The documentary “Three Identical Strangers” was a surprise hit when it played in theaters last year, and now available on CNNgo and on CNN TV, debuting Saturday, Feb. 2. The doc tells the story of three identical, American Jewish baby boys who were separated at birth in 1961 by a Jewish adoption agency and placed with three Jewish families. I will not spoil the story’s surprises (such as the shocking reasons why they were separated), but I will say that this 97-minute doc was such a hit that last summer it was announced that a feature film based on the brothers’ story will be made. By the way, the Louise Wise Services adoption agency also placed the Jewish mother of Andy Samberg, 40, with her adoptive parents (see the Jan. 8 episode of “Finding Your Roots”).
The black comedy “Russian Doll,” a Netflix original series dropping on Friday, Feb. 1, has kind of a “Groundhog Day” premise and stars Natasha Lyonne, 39, who co-created the series and co-wrote seven of the eight episodes. Lyonne stars as Nadia, the guest of honor at a New York City soiree that she can’t escape, attending the same party night after night. Why? Apparently she dies at said party every night, only to do it all over the next day.
This ’n’ that
A new film version of “West Side Story,” directed by Steven Spielberg, 72, is coming together. Of course, the filmmakers will use the incredible score by Stephen Sondheim, 88, and the late Leonard Bernstein. Last year, Tony Kushner, 62, penned a revised story, and casting is mostly done, with Ansel Elgort, 24, who had a Jewish paternal grandfather, playing Tony, the male lead. Last week, it was revealed that an unknown 17-year-old girl from New Jersey, Rachel Zegler, has been cast as Maria, the female lead. Zegler, who will be making her big-screen debut, was found in a nationwide casting call — and, no, shucks, she isn’t Jewish, posting once on Twitter “I’m not even Jewish …” Berkeley resident Rita Moreno, 87, whose late husband was Jewish, has been cast in a supporting role as a luncheonette owner; Moreno played Maria’s best friend in the original 1961 movie and won an Oscar as best supporting actress.
Logan Lerman, 26 (“The Perks of Being a Wallflower”) will co-star in “The Hunt,” a 10-episode Amazon Prime Video original series that’s early in the production process.

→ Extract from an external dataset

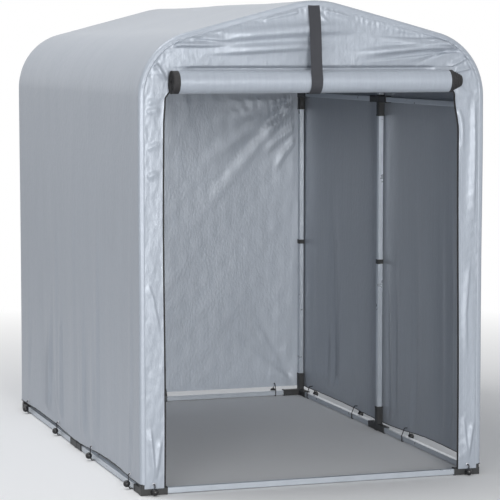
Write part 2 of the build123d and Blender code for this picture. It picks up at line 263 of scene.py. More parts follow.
def fold(a, b, points, width, height, start=0.15, end=0.3):
    """Fold along a line on a panel: steep on one side, rising at its start and dying out at its end."""
    points = np.asarray(points, float)
    steps = np.diff(points, axis=0)
    lengths = np.hypot(steps[:, 0], steps[:, 1])
    total = lengths.sum()
    nearest = np.full(a.shape, 1e9)
    place = np.zeros_like(a)
    steep = np.zeros_like(a)
    run = 0.0
    for (pa, pb), (da, db), length in zip(points[:-1], steps, lengths):
        t = np.clip(((a - pa) * da + (b - pb) * db) / length**2, 0, 1)
        gap = np.hypot(a - pa - t * da, b - pb - t * db)
        closer = gap < nearest
        nearest = np.where(closer, gap, nearest)
        steep = np.where(closer, (da * (b - pb) - db * (a - pa)) / length / width, steep)
        place = np.where(closer, (run + t * length) / total, place)
        run += length
    strength = smooth(place, 0, start) * (1 - smooth(place, 1 - end, 1.0001))
    reach = width * (0.95 - 0.50 * np.tanh(steep * 2.5))
    return height * strength * np.exp(-((nearest / reach) ** 2))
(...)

Set in the late 1970s, the show is about Nazi hunters in New York City discovering that hundreds of high-ranking Nazis are living in the U.S. and are scheming to create a Fourth Reich. Lerman plays a young man named Jonah Heidelbaum (Jewish, I bet) who tracks down his grandmother’s killer. Al Pacino, appearing in his first TV series, plays a Nazi hunter who mentors Heidelbaum.